The mujahideen received both ideological preaching and physical training sessions. Syed Ahmad and Ismail Dehlavi organized wrestling, archery training and shooting competitions. The mujahideen also sang anthems. One such anthems has survived, known as Risala Jihad, it goes as follows:

"War against the Infidel is incumbent on all Musalmans;

make provisions for all things.

He who from his heart gives one farthing to the cause,

shall hereafter receive seven hundred fold from God.

He who shall equip a warrior in this cause of God,

shall hereafter obtain a martyr's reward;

His children dread not the trouble of the grave,

nor the last trump, not the Day of Judgement.

Cease to be crowds; join the divine leader, and smite the Infidel.

I give thanks to God that a great leader has been born,

in the thirteenth of the Hijra".

In December 1826 they clashed with Sikh troops at Akora with some success. On 11 January 1827, allegiance was sworn on his hand and Syed Ahmad was declared caliph and imam. Syed Ahmad’s claim of leadership was viewed with suspicion in the Frontier region as well as in the clerical circles of North India. When the Friday sermon was read in his name, it became clear to the tribal chiefs that he wanted the political power for himself. According to Khadi Khan, a Pashtun sardar:

"it is the job of the Sardars to take care of the people, not a Maulvi who spends his life on donations. Maulvies are ill-equipped to run the affairs of a State".

Syed Ahmad tried to explain that his aim was not this-worldly but to lead jihad against the infidels.

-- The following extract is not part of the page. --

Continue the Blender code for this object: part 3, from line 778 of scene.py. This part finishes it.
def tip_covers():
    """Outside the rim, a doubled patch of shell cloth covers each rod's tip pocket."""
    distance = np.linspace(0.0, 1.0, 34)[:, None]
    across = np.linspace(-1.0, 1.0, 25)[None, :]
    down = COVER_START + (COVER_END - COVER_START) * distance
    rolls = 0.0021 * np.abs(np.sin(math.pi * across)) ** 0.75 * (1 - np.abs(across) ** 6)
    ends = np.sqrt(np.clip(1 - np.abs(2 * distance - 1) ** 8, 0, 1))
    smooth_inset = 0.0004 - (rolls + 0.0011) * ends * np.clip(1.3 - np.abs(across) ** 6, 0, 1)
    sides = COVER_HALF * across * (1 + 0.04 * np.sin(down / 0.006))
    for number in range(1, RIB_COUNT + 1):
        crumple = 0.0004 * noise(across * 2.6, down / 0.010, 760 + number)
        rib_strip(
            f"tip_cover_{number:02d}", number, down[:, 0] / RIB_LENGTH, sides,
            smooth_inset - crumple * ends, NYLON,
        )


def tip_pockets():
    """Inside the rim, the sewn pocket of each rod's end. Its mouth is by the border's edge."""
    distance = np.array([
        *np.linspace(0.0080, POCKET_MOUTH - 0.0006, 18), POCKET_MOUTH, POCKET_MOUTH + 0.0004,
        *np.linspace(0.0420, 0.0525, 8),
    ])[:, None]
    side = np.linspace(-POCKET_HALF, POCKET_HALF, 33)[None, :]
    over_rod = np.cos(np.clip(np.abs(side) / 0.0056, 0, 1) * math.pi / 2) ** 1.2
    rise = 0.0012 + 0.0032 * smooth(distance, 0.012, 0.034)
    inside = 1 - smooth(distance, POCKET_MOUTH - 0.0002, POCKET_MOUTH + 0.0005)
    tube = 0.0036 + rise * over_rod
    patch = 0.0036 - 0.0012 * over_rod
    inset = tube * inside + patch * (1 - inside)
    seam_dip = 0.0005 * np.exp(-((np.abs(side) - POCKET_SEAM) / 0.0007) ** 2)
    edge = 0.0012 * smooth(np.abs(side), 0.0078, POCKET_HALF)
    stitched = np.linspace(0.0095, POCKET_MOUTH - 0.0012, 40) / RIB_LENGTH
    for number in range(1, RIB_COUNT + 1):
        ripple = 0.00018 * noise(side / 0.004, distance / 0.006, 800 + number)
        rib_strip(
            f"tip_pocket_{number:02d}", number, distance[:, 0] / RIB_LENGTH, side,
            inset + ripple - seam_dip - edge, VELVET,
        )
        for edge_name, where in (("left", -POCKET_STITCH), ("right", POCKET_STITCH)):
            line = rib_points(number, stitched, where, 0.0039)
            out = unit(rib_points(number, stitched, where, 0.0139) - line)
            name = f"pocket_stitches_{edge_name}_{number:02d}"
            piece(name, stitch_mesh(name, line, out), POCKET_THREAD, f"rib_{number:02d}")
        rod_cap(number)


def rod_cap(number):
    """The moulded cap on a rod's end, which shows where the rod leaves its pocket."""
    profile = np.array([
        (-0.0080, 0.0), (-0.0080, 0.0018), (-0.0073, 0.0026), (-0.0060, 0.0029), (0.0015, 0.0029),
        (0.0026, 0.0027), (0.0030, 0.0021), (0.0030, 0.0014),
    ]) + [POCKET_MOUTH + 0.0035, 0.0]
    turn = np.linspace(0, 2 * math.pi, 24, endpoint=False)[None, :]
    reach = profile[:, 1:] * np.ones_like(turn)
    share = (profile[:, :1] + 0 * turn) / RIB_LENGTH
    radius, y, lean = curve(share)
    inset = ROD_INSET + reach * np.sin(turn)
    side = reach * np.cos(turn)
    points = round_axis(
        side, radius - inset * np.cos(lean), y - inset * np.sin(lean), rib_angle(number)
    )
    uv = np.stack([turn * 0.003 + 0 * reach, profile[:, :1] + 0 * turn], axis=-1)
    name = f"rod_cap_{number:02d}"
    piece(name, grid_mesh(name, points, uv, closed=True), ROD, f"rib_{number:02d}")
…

In one of his letters, he writes:

"We thank and praise God, the real master and the true king, who bestowed upon his humble, recluse and helpless servant the title of Caliphate, first through occult gestures and revelations, in which there is no room for doubt, and then by guiding the hearts of the believers towards me. This way God appointed me as the Imam (leader)".

Criticizing the opponents, Shah Ismail Dehlavi wrote:

"therefore, obedience to Syed Ahmad is obligatory on all Muslims. Whoever does not accept the leadership of His Excellency or rejects it after accepting it, is an apostate and mischievous, and killing him is part of the jihad as is the killing of the disbelievers. Therefore, the appropriate response to opponents is that of the sword and not the pen".

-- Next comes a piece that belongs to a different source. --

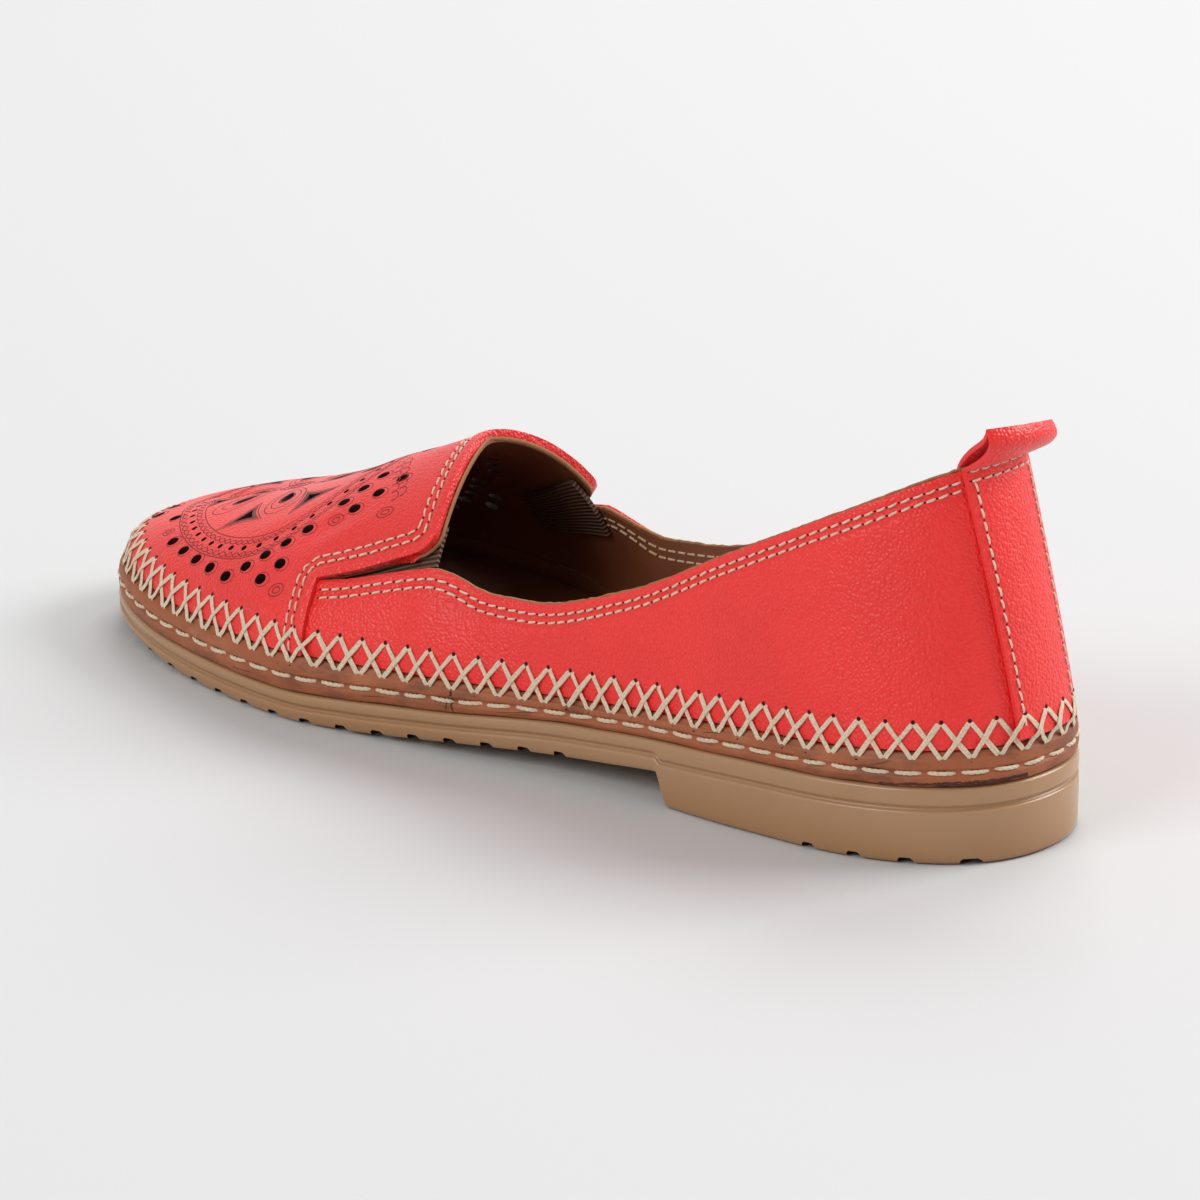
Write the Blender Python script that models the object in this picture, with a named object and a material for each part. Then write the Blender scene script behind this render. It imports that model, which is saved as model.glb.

Regarding his Imamate, Syed Ahmad wrote to Nawab Wazir ud-Dawla, the ruler of Tonk:

"believe me, the person who sincerely confesses to my position is special in the eyes of God, and the one who denies it is, of course sinful. My opponents who deny me of this position will be humiliated and disgraced".

Mubarak Ali writes:

In addition to the stated social agenda, Sayyid Ahmad also attempted to collect the Islamic tithe (usher) of ten per cent of crop yields. The alliance was defeated and the Islamic reformers finally occupied Peshawar. Over several months during 1830, Sayyed Ahmad tried to conciliate established power hierarchies. But before the end of 1830; an organized uprising occurred and the agents of Sayyid Ahmad in Peshawar and in the villages of the plain were murdered and the movement retreated to hills.

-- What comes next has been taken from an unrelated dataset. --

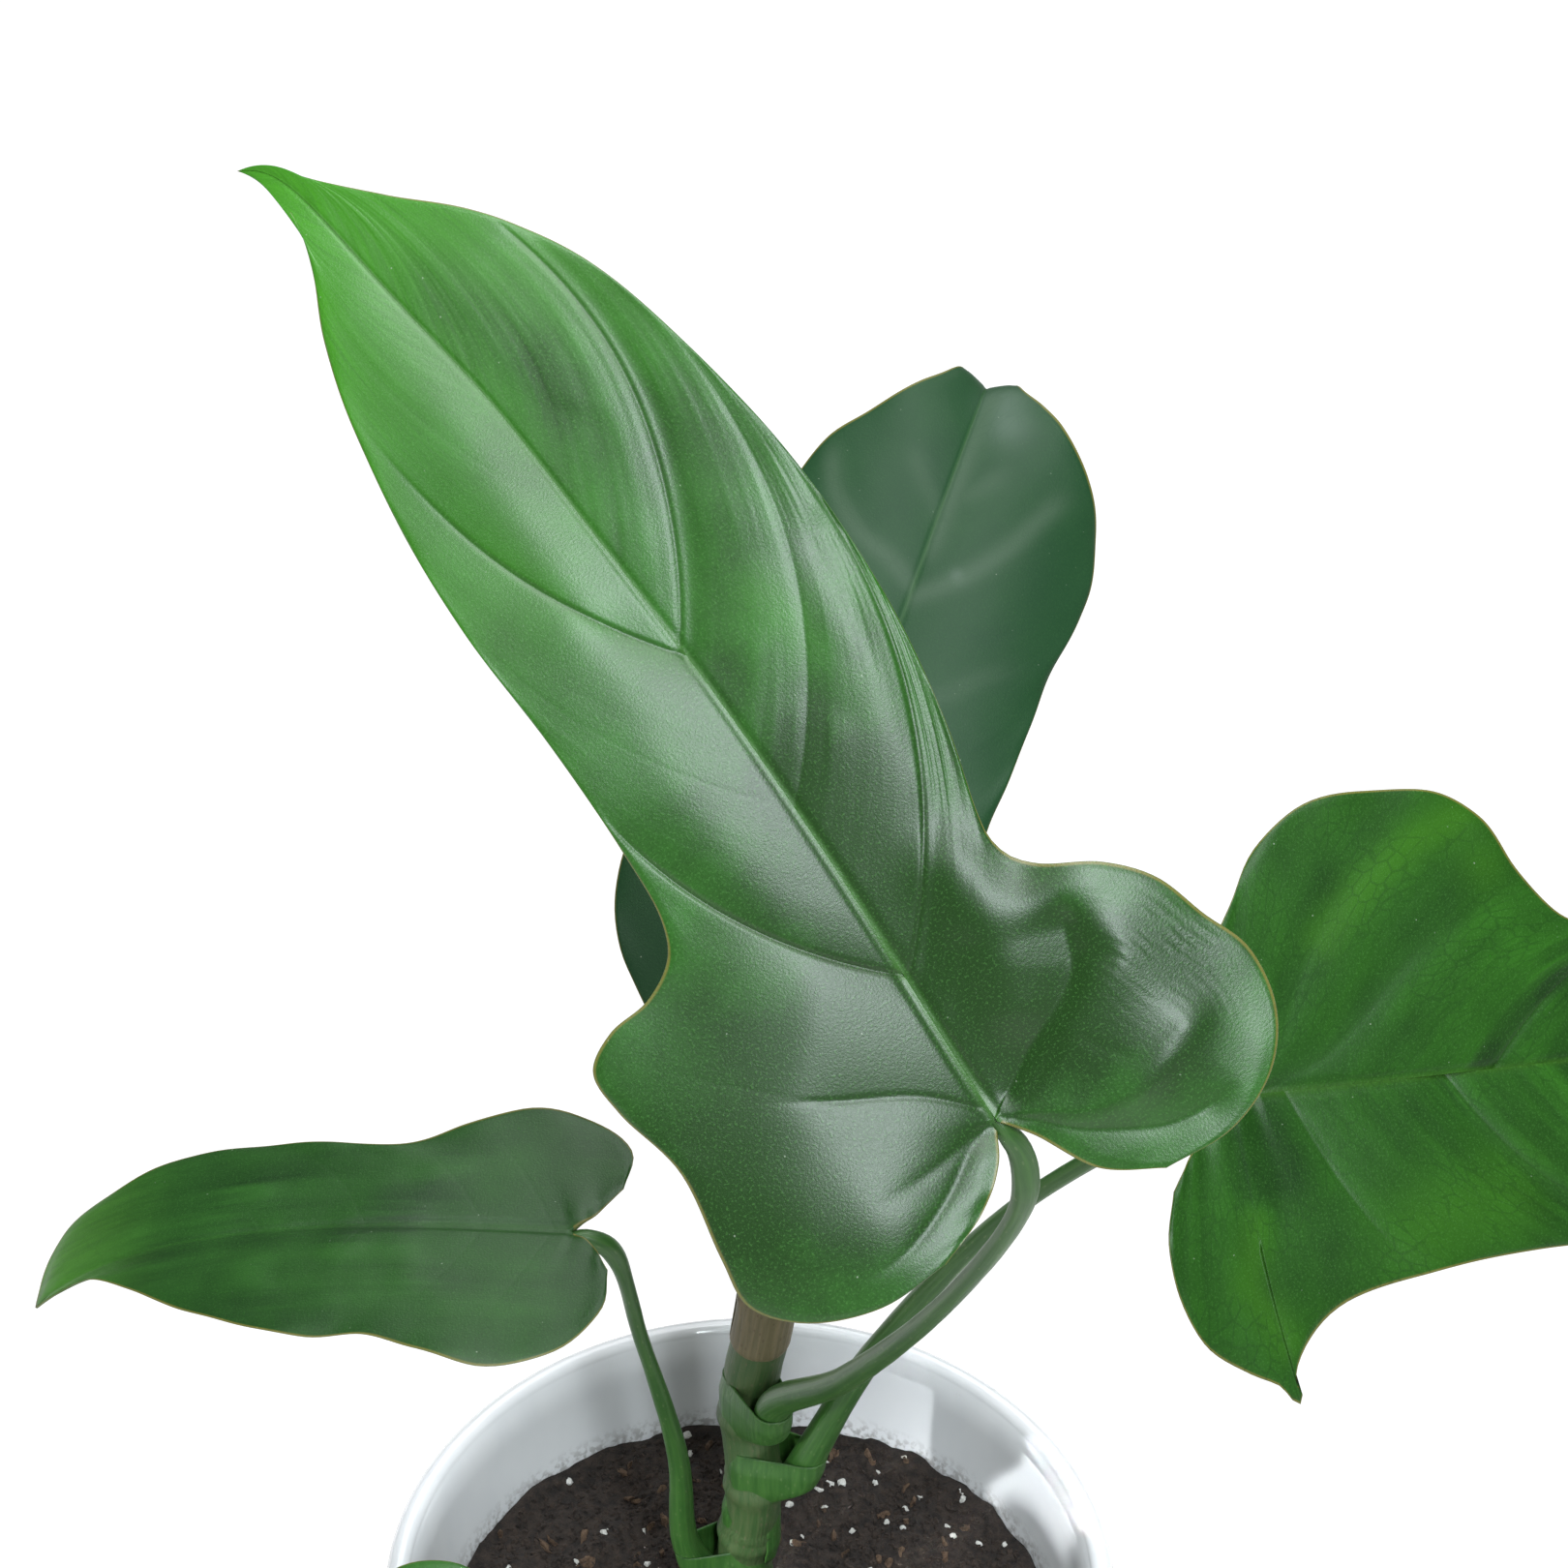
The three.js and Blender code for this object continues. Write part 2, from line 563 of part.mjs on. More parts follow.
// The pot: sloping walls, a half-round lip and a chamfered corner inside its floor
function potGeometry() {
  const lip = POT_WALL / 2;
  const lipHeight = POT_HEIGHT - lip;
  const corner = POT_FLOOR + POT_CORNER_RISE;
  const profile = [
    [0, 0], [POT_BASE_RADIUS - POT_FOOT_CHAMFER, 0], [POT_BASE_RADIUS, POT_FOOT_CHAMFER],
    [POT_RIM_RADIUS - wallSlope * lip, lipHeight],
  ];
  for (let i = 1; i < POT_LIP_STEPS; i += 1) {
    const angle = (Math.PI * i) / POT_LIP_STEPS;
    profile.push([POT_RIM_RADIUS - lip + lip * Math.cos(angle), lipHeight + lip * Math.sin(angle)]);
  }
  profile.push(
    [innerRadiusAt(lipHeight), lipHeight], [innerRadiusAt(corner), corner],
    [innerRadiusAt(POT_FLOOR) - POT_CORNER_RUN, POT_FLOOR], [0, POT_FLOOR],
  );
  return turned(profile, POT_SIDES);
}

// A lathe turned about Z from [radius, height] pairs
function turned(profile, sides) {
  const geometry = new THREE.LatheGeometry(profile.map(([r, z]) => new THREE.Vector2(r, z)), sides);
  return geometry.rotateX(Math.PI / 2);
}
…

They ran into trouble in this area with many of these Pashtun tribes because they had no cultural or linguistic relation to the locals and tried to wipe out their own old tribal rules and customs by force. Some of their old tribal leaders had sensed a threat to their own prevailing influence over the local tribal population and their traditional Pakhtun nationalism which they were not willing to give up and hand their power and influence over to the newcomers in their area in the name of Islam.

Punjab, parts of North-West Frontier and Kashmir regions, in 1831, were under the strict rule of powerful Maharaja Ranjit Singh who also had future ambitions to control all of the North-West Frontier region of the Pashtuns. So he sent his powerful Sikh army to fight them and after a fierce battle, defeated them, at Balakot. There in the town of Balakot in 1831, Syed Ahmad was killed by the Sikh Army. He was beheaded.

Death and legacy 
Ismail Dehlvi was killed on 6 May 1831 during a fierce battle at Balakot against the army of Maharaja Ranjit Singh (1780 – 1839), the ruler of the Sikh empire that governed the region at that time. "Traditional historians accused the Pakhtun tribes of betraying the religious cause and glorified the role of the movement." Some other historians point out that the British government silently supported the movement and its planned migration to the North-West Frontier region. "Most probably, the British government wanted to shift the troublesome elements from the territory under their control to that of the Sikhs' in order to weaken the Sikh rule."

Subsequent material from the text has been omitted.